Assembly Speaker John Pérez is one of the three most powerful people in Sacramento, and the only one from L.A. Even so, he remains a bit of a mystery to Angelenos. We know he's Antonio Villaraigosa's cousin, and he likes rubber ducks, but beyond that it gets murky.

Along comes Lance Williams, of the Center for Investigative Reporting, to fill in some of the details. Last week, Williams reported that in 2011 and 2012, Pérez dated Tyler Cassity, the owner of the Hollywood Forever cemetery. As Williams also reported, Cassity's family has been embroiled in a scandal over misuse of customer funds.
But some folks are crying foul…

Writing at Frontiers L.A., Karen Ocamb called the report — which also ran in the San Francisco Chronicle — a “hit piece” that trafficked in “guilt by association.”
“Where's the link? Why is this a story — let alone a front-page story on the San Francisco Chronicle?” Ocamb wrote. “Why are there no similar stories on heterosexual elected officials who date someone without first asking them to undergo a criminal background check?”
The allegations against the Cassity family are quite serious. Based in St. Louis, the family has operated funeral services companies for several decades. According to federal prosecutors, the Cassity family would accept payment for pre-arranged funerals, and then divert the funds to other expenses, in what amounted to a “Ponzi-like scheme.” Back in July, Cassity's father and brother pleaded guilty to charges of fraud and money laundering.
Tyler Cassity was not charged with a crime, but he has been sued by a court-appointed receiver, who contends that he pocketed over $1 million from the family business to pay off personal credit cards. Cassity's attorneys dispute that claim.
However, there isn't even a hint that Pérez was involved in any of this. The allegations arise from business activity that occurred outside of California. Pérez's alleged offense is dating a guy who was accused of profiting from a Ponzi scheme.

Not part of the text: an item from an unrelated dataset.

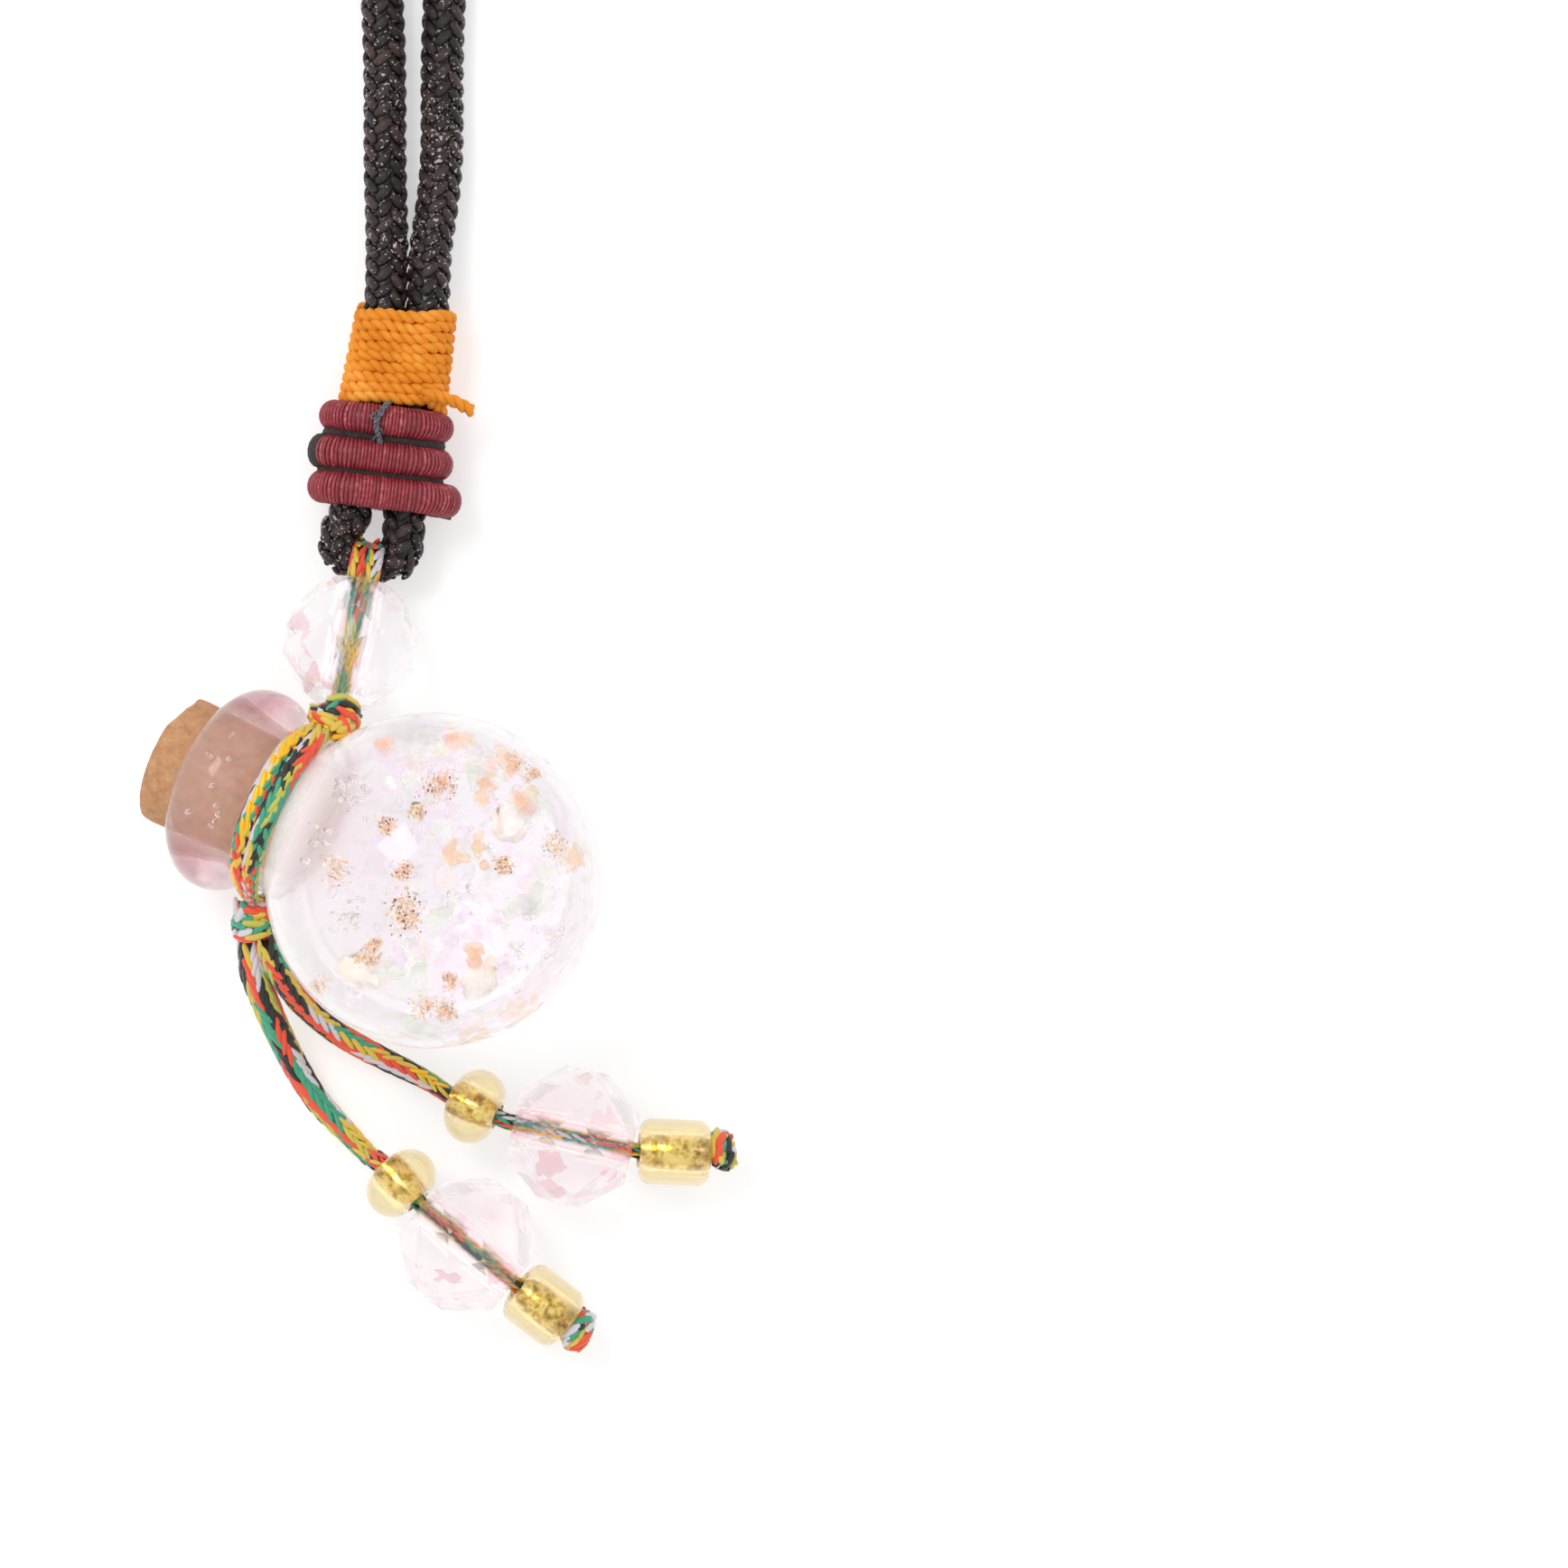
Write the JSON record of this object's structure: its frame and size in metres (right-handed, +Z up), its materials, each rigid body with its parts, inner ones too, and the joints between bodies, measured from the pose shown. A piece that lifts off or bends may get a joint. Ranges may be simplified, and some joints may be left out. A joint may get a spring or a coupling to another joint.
{
  "type": "bottle pendant",
  "caption": "Small round glass bottle with a cork, hung with cut glass beads and many-coloured thread on a braided loop of necklace cord.",
  "frame": {"origin": "on the table, under the centre of the bottle's round body", "axes": "+Z up from the table, +Y along the length of the necklace from the pendant to the back of the neck, +X to the right seen from above"},
  "size_m": [0.1698, 0.306, 0.013],
  "materials": {
    "bottle_glass": "polished",
    "cork": "matte",
    "braided_cord": "satin",
    "orange_yarn": "matte",
    "red_rope": "satin",
    "coloured_thread": "satin",
    "clear_crystal": "polished",
    "pink_crystal": "polished",
    "gold_lined_glass": "polished"
  },
  "bodies": {
    "pendant": {"glass_bottle": "bottle_glass", "necklace_cord": "braided_cord", "orange_wrap": "orange_yarn", "red_coil_1": "red_rope", "red_coil_2": "red_rope", "red_coil_3": "red_rope", "hanger_thread": "coloured_thread", "top_bead": "clear_crystal", "upper_knot": "coloured_thread", "neck_binding": "coloured_thread", "lower_knot": "coloured_thread", "tail_thread_1": "coloured_thread", "gold_round_1": "gold_lined_glass", "pink_bead_1": "pink_crystal", "gold_barrel_1": "gold_lined_glass", "end_knot_1": "coloured_thread", "tail_thread_2": "coloured_thread", "gold_round_2": "gold_lined_glass", "pink_bead_2": "pink_crystal", "gold_barrel_2": "gold_lined_glass", "end_knot_2": "coloured_thread"},
    "stopper": {"cork_stopper": "cork"}
  },
  "joints": [
    {"name": "cork_pull", "type": "slide", "parent": "pendant", "child": "stopper", "axis": [-0.8684, 0.3976, -0.2962], "range_m": [0, 0.0048]}
  ]
}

Pérez is termed out of the Assembly, and announced last week that he is running for state controller. Some of this will likely be recirculated during the campaign — especially Cassity's $1,000 to Pérez — which may be why his supporters are so exercised about it.
In her critique, Ocamb suggested that Williams' investigation displayed “subtextual homophobia.”
Williams noted that Pérez solicited donations from his Sacramento contacts — including lobbyists, lawmakers and Indian tribes — to support Cassity's bike ride on behalf of an AIDS charity. Williams argues those donations show how Pérez mixed his social and professional lives. Ocamb argues that Williams' reporting shows his “cultural incompetence.”
“Anyone who has any inkling about gay men who survived the AIDS crisis knows that gay men funded HIV/AIDS services while the government fiddled away, and many — including John A. Pérez and Tyler Cassity — continue do so,” Ocamb writes.
Probably very few would doubt the sincerity of Pérez's and Cassity's interest in raising money for AIDS research. That does not, however, put them beyond scrutiny. 
Moneyed interests in Sacramento make charitable contributions as a way of currying favor with powerful people — both gay and straight. If Anthem Blue Cross and the Pechanga Band of Luiseno Indians found it worth the expense to donate $10,000 to Pérez's boyfriend's bike trip, that seems like information worth knowing.
Presumably those groups also have a sincere interest in AIDS research, but that's probably not why they made this particular donation.
Asked for a response to Ocamb's article, Williams emailed, “Our story on Speaker Pérez was newsworthy, accurate and fair.”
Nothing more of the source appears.